Cosa ti ha portato allora a lavorare in questo modo sui testi e sulle parole?
Daniela: Prima di questo disco arrivavo da un lungo lavoro in cui ho musicato molte poesie di un poeta del Settecento del mio paese, Tempio Pausania, che utilizzava un dialetto gallurese arcaico. Ho imparato tanto da questa esperienza a livello di relazione tra suono, metrica e composizione. E poi non mi è più bastato servirmi di quelle parole per scrivere musica. Sono riuscita ad aggirare questo ostacolo scegliendo di abbandonare il concetto e la metrica così da essere libera nella composizione musicale di andare dove volevo.
E che lavoro è stato fatto sulla voce, vera protagonista dell’album?
Jacopo: Per questo disco ho fatto tecnicamente un lavoro molto diverso rispetto a quello che faccio di solito. La mia voce va trattata in maniera opposta a quella di Daniela: la schiaccio, le tolgo ogni dinamica, la saturo e la immergo nel riverbero e negli effetti. La voce di Daniela invece ha bisogno di tutto lo spazio possibile per muoversi, deve poter essere dinamica.
Tutto questo ha creato un mondo sonoro molto definito, misterioso e visionario, dove passato e presente si incontrano…
Jacopo: Non ci siamo seduti a tavolino per decidere cosa raccontare. Abbiamo parlato di dischi e suoni, senza affrontare la dimensione concettuale. La possibilità di sottintendere tutto questo viene banalmente dal fatto che siamo entrambi sardi, con una simile relazione col mondo, col paesaggio, con la tragicità dell’evento naturale. La scrittura di Daniela è tragica e vitale, tipica di tutti gli autori sardi, sia che si occupino di musica o di narrativa, da Maria Lai a Marcello Fois, c’è lo stesso sentimento. È l’idea del percepirsi in vita. Quando c’è questo bagaglio non verbale, devi solo edificare sulle fondamenta. Spira vive in uno spazio abitato da forze naturali connesse con un passato arcaico. Anche se non si capisce una parola di quello che dice è chiaro che non sta parlando di amore ai tempi del social network. Anche quelli che non hanno compreso le parole di Ira, non hanno mai frainteso le tematiche. Sono trasparenti.
Spira sembra collocarsi in un territorio musicale di ricerca, con un respiro internazionale, e un’attenzione al recupero di suoni tradizionali e antichi. Penso a Lucrecia Dalt o al progetto italiano di Mai Mai Mai. Esiste una scena di cui vi sentite parte?
Jacopo: Il recupero della tradizione non ha mai smesso di esserci, penso a un disco di quasi vent’anni fa come Ovunque proteggi di Vinicio Capossela che omaggiava la musica tradizionale di tutta l’Italia. Personalmente non mi sento parte di nessuna scena e questa cosa un po’ mi dispiace. Ci sono dei musicisti che stimo, ma non parlerei di una scena.

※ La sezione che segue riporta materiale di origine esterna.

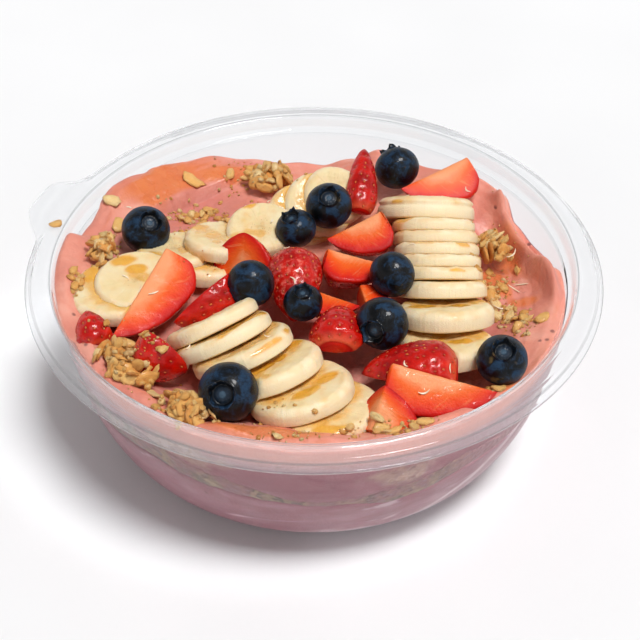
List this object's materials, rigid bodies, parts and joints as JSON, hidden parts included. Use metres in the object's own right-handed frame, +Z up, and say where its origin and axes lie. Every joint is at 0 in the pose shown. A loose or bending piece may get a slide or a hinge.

Leggo dalla cartella stampa: «Spira è un disco di musica visionaria che interpreta la drammaturgia sonora come utopia. E l’utopia altro non è che un modello costruito per praticare una radicale critica dell’esistente». Sembra un manifesto politico. Questo disco in parte lo è?
Jacopo: Non è una cosa programmata, è un’attitudine che diventa politica a posteriori. Ogni gesto autorale o artigianale marca una differenza che si traduce in un’evidenza politica. Non abbiamo fatto nulla di speciale: avevamo della musica che andava assecondata nel suo essere. Forse risulta strano perché oggi si presta attenzione ad altro. Il mercato cambia velocemente, prima si diceva che il vinile era morto e che non si poteva fare musica senza i talent. Oggi si dice il contrario, quindi non ha senso modulare i ragionamenti sulla velocità del mercato. L’ambizione di un artista non dovrebbe essere di stare al passo coi tempi bensì di essere precedente ai tempi.
Daniela, come descriveresti il mondo in cui ci si immerge ascoltando Spira?
Daniela: La scrittura di ogni brano fa parte di un flusso, ero da sola e non mi sono fatta nessuna domanda, ho seguito un’urgenza. Per questo il disco è tante cose: la potenza, l’oscurità, la fragilità, dolcezza, carnalità, esperienze che mi appartengono e ho vissuto.
C’è qualche suggestione cinematografica in questo disco? Che film sarebbe Spira?
Jacopo: Mi vengono in mente quei momenti nei film di Fellini o di Lynch quando c’è un’asincronia totale tra il labiale dell’attore e la voce che sentiamo. L’ascoltatore deve fare un patto con l’artista e accettare il mistero della scrittura: fatto questo, il disco di Daniela si dipana in maniera molto fluida. Non è un disco difficile, è solo complesso.